Cayenne 4S Electric — mid-spec, meaningful performance step-up. Approximately $130,000-$140,000.

Cayenne Turbo Electric — the 844 HP, 2.4-second, 16-minute-charging variant. Starting around $165,000.

All three variants charge using a NACS port — standard Supercharger network access. All three get active suspension as either standard or available equipment. All three are built in Leipzig, Germany.

That last point matters. The 25% EU tariff announced earlier this month applies to German-built vehicles. The Cayenne Electric is subject to it. Porsche hasn’t announced final pricing adjustments — the figures above reflect pre-tariff expectations. Actual sticker prices when the cars arrive on lots may be higher.

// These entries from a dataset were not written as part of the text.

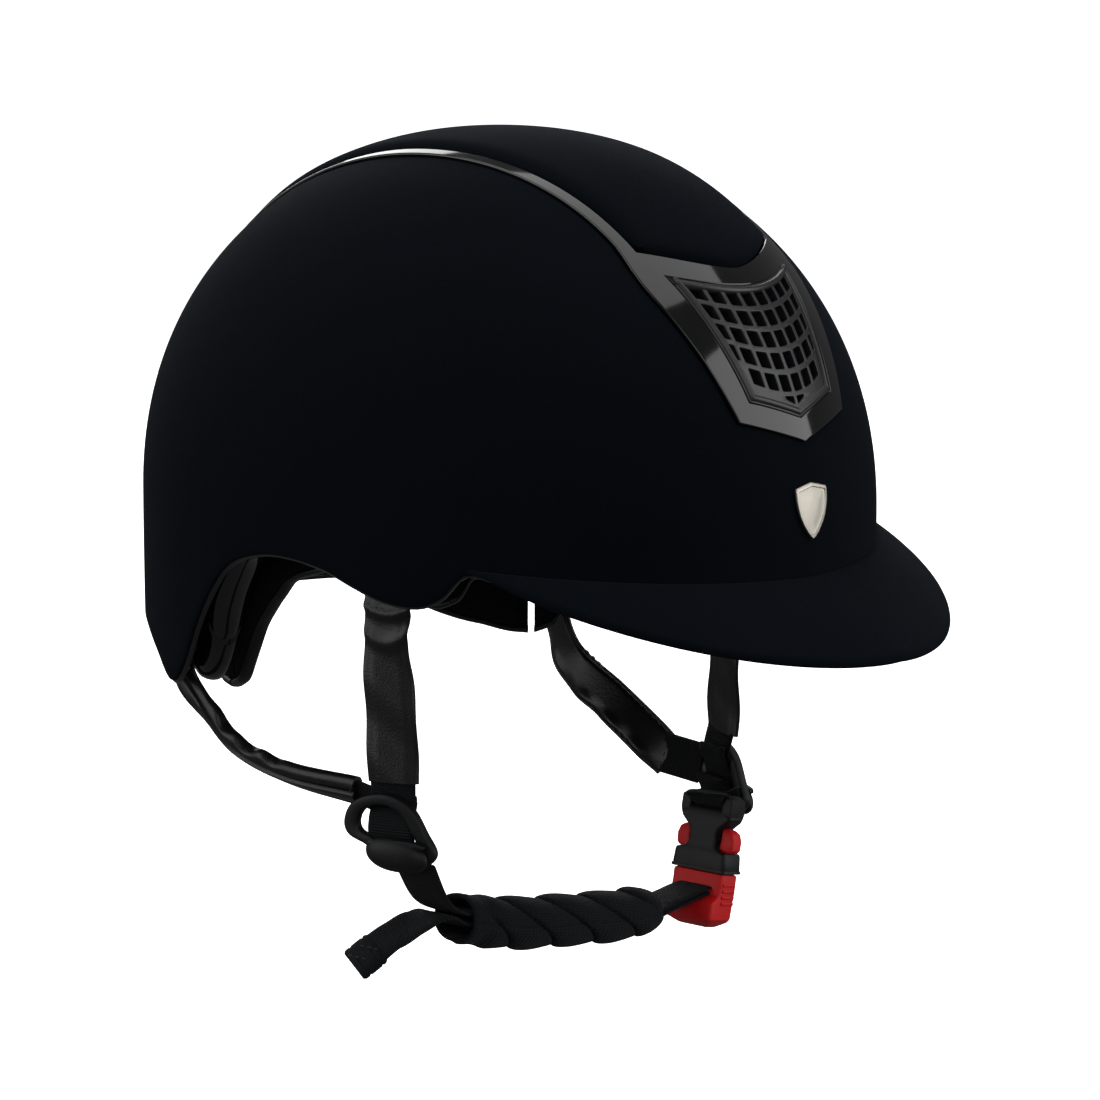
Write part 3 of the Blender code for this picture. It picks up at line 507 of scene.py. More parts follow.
def makeShell():
    look = {"thickness": 0.0034, "recess": 0.0024, "shoulder": 0.0011, "columns": 236, "rows": 46}
    corners = []
    for end in ("front", "rear"):
        over = shapes["frame"][end][1]
        spot = crownPoint(over, halfWidth(shapes["frame"], over))
        corners.append(abs(math.atan2(spot.x, -spot.y)))
    angles = [k * 2 * math.pi / look["columns"] for k in range(look["columns"])]
    for corner in corners:
        for target in (corner, 2 * math.pi - corner):
            nearest = min(range(len(angles)), key=lambda k: abs(angles[k] - target))
            angles[nearest] = target
    outline = [frameHeight(angle) for angle in angles]
    rows = []
    top = dome["crownHeight"]
    floor = top - look["recess"]
    for share in spread(0.02, 1, 14):  # channel floor, from the crown out to the channel's wall
        rows.append([sidePoint(a, floor * math.cos(share * math.acos(min(1, h / floor))), look["recess"])
                     for a, h in zip(angles, outline)])
    for depth, inside in ((0.0011, 0.0), (0.0004, 0.0002), (0.0001, 0.0006)):
        rows.append([sidePoint(a, h - inside, depth) for a, h in zip(angles, outline)])
    for share in spread(0, 1, look["rows"]):
        row = []
        for a, h in zip(angles, outline):
            start, end = h - look["shoulder"], rimHeight(a, 0.0006)
            tilt = math.acos(min(1, max(-1, start / top)))
            drop = math.acos(min(1, max(-1, end / top)))
            row.append(sidePoint(a, top * math.cos(tilt + (drop - tilt) * share)))
        rows.append(row)
    for depth, inside in ((0.0003, 0.0), (0.0011, -0.0003), (0.0023, -0.0003), (0.0031, 0.0),
                          (look["thickness"], 0.0006)):
        rows.append([sidePoint(a, rimHeight(a, inside), depth) for a in angles])
    inner = top - look["thickness"]
    for share in spread(0.06, 0.985, 16):
        row = []
        for a in angles:
            drop = math.acos(max(-1, rimHeight(a, 0.0006) / top))
            row.append(sidePoint(a, inner * math.cos(drop * (1 - share)), look["thickness"]))
        rows.append(row)
    makePiece("shellCover", [patch(rows, loop=True, fill=True)], "suede", ["outer_shell"], sharp=60)


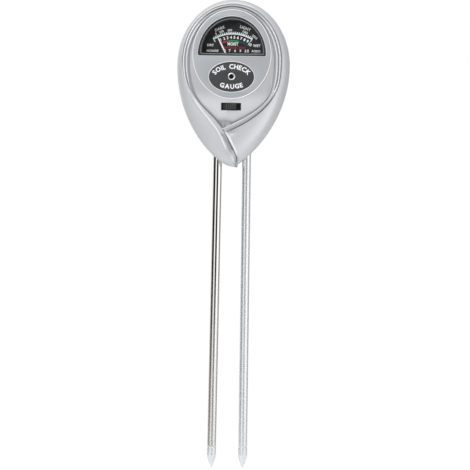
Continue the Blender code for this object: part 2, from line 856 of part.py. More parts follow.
def makeBoard():
    z = switchHigh
    board = block("circuit_board", (-13.0, 13.0), (-2.9, -1.3), (209.5, 226.5), boardGreen)
    holes = []
    for side in (-1, 1):
        for i in range(4):
            place = (-6.0 + 4.0 * i, z + side * 2.0)
            holes.append(rod(f"pin_hole_{side}_{i}", "Y", place, 0.65, (-5.0, 1.0), sides=8))
        place = (side * boardPostX, boardPostZ)
        holes.append(rod(f"screw_hole_{side}", "Y", place, 1.1, (-5.0, 1.0), sides=12))
    cut(board, *holes)
    for side, word in ((-1, "left"), (1, "right")):
        place = (side * boardPostX, -1.0, boardPostZ)
        screwSet(f"board_screw_{word}", place, "rear", 1.6, 0.9, 0.8, 6.6, steel)
    for name, high in (("moisture_resistor", 222.4), ("light_resistor", 211.4)):
        body = rod(name, "X", (0.9, high), 1.0, (-3.0, 3.0), resistorTan, 14)
        legs = [(-5.0, -0.9, high), (-5.0, 0.5, high), (-4.6, 0.9, high), (0.0, 0.9, high)]
        legs += [(4.6, 0.9, high), (5.0, 0.5, high), (5.0, -0.9, high)]
        join(body, meshFromCurve(wire(name + "_legs", legs, 0.3, steps=2)))


# ---- probes ----


def makeProbes():
    grip = block("probe_holder", (-12.5, 12.5), (-4.0, 4.0), (199.0, 205.0), blackPlastic)
    tools = []
    for side in (-1, 1):
        tools.append(probeBore(side, probeRadius + fit, (190.0, 215.0), f"holder_bore_{side}"))
    cut(grip, *tools)

    looks = {-1: nickel, 1: aluminium}
    for side, word in ((-1, "left"), (1, "right")):
        axis = holder(f"probe_axis_{word}", (side * probeAtPoint, 0.0, 0.0), -side * probeLean)
        tube = [
            (0.8, probeTop),
            (probeRadius - 0.3, probeTop),
            (probeRadius, probeTop - 0.3),
            (probeRadius, tipHigh + fit),
            (2.1, tipHigh + fit),
            (2.1, 196.0),
            (0.0, 197.0),
        ]
        tube.insert(0, (0.0, 200.0))
        tube.insert(1, (0.8, 200.5))
        body = turned(f"probe_tube_{word}", tube, (0.0, 0.0, 0.0), "up", looks[side], 24)
        point = [
            (0.0, 23.0),
            (1.4, 23.0),
            (1.8, 22.6),
            (1.8, tipHigh),
            (2.7, tipHigh),
            (2.65, 8.2),
            (2.05, 4.9),
            (1.05, 2.3),
            (0.25, 0.25),
            (0.0, 0.0),
        ]
        end = turned(f"probe_tip_{word}", point, (0.0, 0.0, 0.0), "up", aluminium, 24)

        disc = rod(f"terminal_tag_{word}", "Z", (0.0, 0.0), 2.3, (206.8, 207.2), brass, 24)
        tail = block(f"tag_tail_{word}", sorted((-side * 1.0, -side * 5.2)), (-0.8, 0.8), (206.8, 207.2))
        hole = rod(f"tag_hole_{word}", "Z", (0.0, 0.0), 0.85, (205.0, 209.0), None, 16)
        join(disc, tail)
        cut(disc, hole)
        screw = screwSet(
            f"terminal_screw_{word}", (0.0, 0.0, 207.5), "up", 1.5, 1.0, 0.5, 6.0, steel
        )
        slot = bpy.data.objects[f"terminal_screw_{word}_slot"]
        carry(axis, body, end, disc, tail, hole, screw, slot)


def makeLeads():
    for side, word in ((-1, "left"), (1, "right")):
        material = redSleeve if side < 0 else blackSleeve
        path = [
            (side * 4.4, 0.1, 207.9),
            (side * 4.2, 0.9, 209.6),
            (side * 6.4, 1.7, 212.2),
            (side * 8.6, 0.9, 213.6),
            (side * 9.2, -0.5, 213.8),
        ]
        wire(f"probe_lead_{word}", path, 0.4, material, steps=3)
        path = [
            (side * 0.9, -9.4, 233.2),
            (side * 1.0, -8.9, 231.6),
            (side * 1.5, -8.3, 228.6),
            (side * 2.2, -6.2, 227.0),
            (side * 2.6, -4.4, 225.2),
            (side * 2.6, -3.6, 224.4),
        ]
        wire(f"cell_lead_{word}", path, 0.3, material, steps=3)
        path = [
            (side * 2.4, 7.1, 231.0),
            (side * 3.0, 7.0, 228.6),
            (side * 4.6, 4.2, 226.2),
            (side * 7.0, 1.2, 225.0),
            (side * 7.6, -0.6, 224.6),
        ]
        wire(f"coil_lead_{word}", path, 0.3, material, steps=3)


makeFrontCover()
makeRearCover()
makeCoverScrews()
makeFace()
makeDial()
makeNeedle()
makeMovement()
makeSwitch()
makeBoard()
makeProbes()
makeLeads()
bpy.context.view_layer.update()
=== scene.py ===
import json
import math

import bmesh
import bpy
import numpy as np
from mathutils import Matrix, Vector


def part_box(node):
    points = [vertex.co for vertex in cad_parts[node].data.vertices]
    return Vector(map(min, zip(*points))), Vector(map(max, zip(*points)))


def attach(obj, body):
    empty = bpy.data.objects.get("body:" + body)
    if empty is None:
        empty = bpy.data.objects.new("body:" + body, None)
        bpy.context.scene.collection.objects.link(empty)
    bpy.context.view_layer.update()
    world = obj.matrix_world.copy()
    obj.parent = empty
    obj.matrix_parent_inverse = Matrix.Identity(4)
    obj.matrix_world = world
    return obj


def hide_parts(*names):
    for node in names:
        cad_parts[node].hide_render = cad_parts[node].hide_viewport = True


# A three-way soil meter: leaf-shaped silver head, D window over a needle dial, oval badge with
# a light cell behind a ring, slide switch, and a bright and a satin probe.
# Shapes are written in millimetres; makePiece turns them into metres. The dial faces -Y.

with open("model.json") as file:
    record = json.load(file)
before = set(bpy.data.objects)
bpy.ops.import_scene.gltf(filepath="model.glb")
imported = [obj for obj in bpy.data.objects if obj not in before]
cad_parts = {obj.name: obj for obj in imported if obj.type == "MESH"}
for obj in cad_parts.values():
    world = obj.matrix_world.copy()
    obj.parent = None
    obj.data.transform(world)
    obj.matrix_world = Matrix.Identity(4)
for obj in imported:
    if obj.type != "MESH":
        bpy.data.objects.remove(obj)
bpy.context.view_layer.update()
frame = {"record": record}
mm = 0.001


def boxOf(node):
    # a CAD node's lowest and highest corners in millimetres: metres / 0.001, to three places
    return [np.round(np.array(corner) / mm, 3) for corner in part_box(node)]


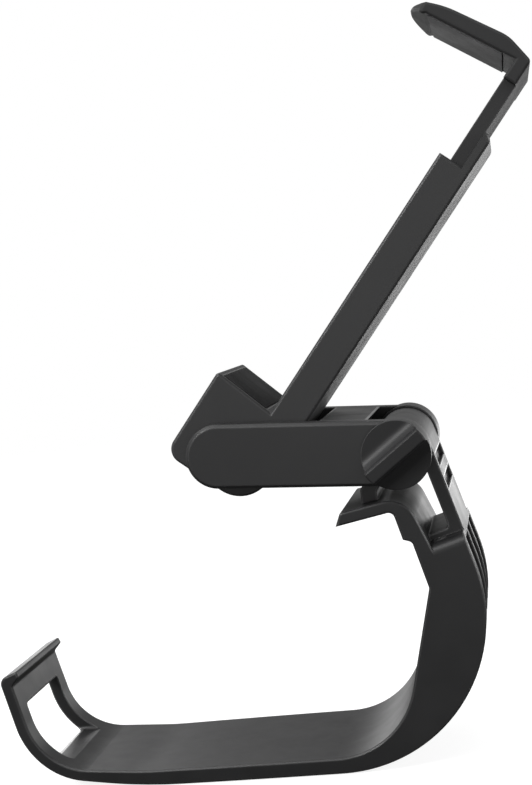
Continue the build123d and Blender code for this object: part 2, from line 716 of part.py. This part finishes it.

If you’re serious about the Cayenne Electric, the conversation to have with your Porsche dealer right now is about vehicles in transit — units that were priced under the old tariff rate.

Is It Worth $109,000?

For the specific buyer the Cayenne Electric is designed for — yes, without hesitation.

If you drive enthusiastically, want an SUV that genuinely rewards driving rather than just tolerating it, need practical family space, and want the fastest-charging luxury EV in its class — the Cayenne Electric justifies every dollar it costs.

For everyone else: the Hyundai Ioniq 9 at $60,000-$76,000 does the practical family SUV job excellently. The BMW iX3 at $60,000 is technically impressive. You don’t need to spend $109,000 for a good electric SUV.

But if driving a great one matters to you — the Cayenne Electric is the answer. Late summer can’t come fast enough.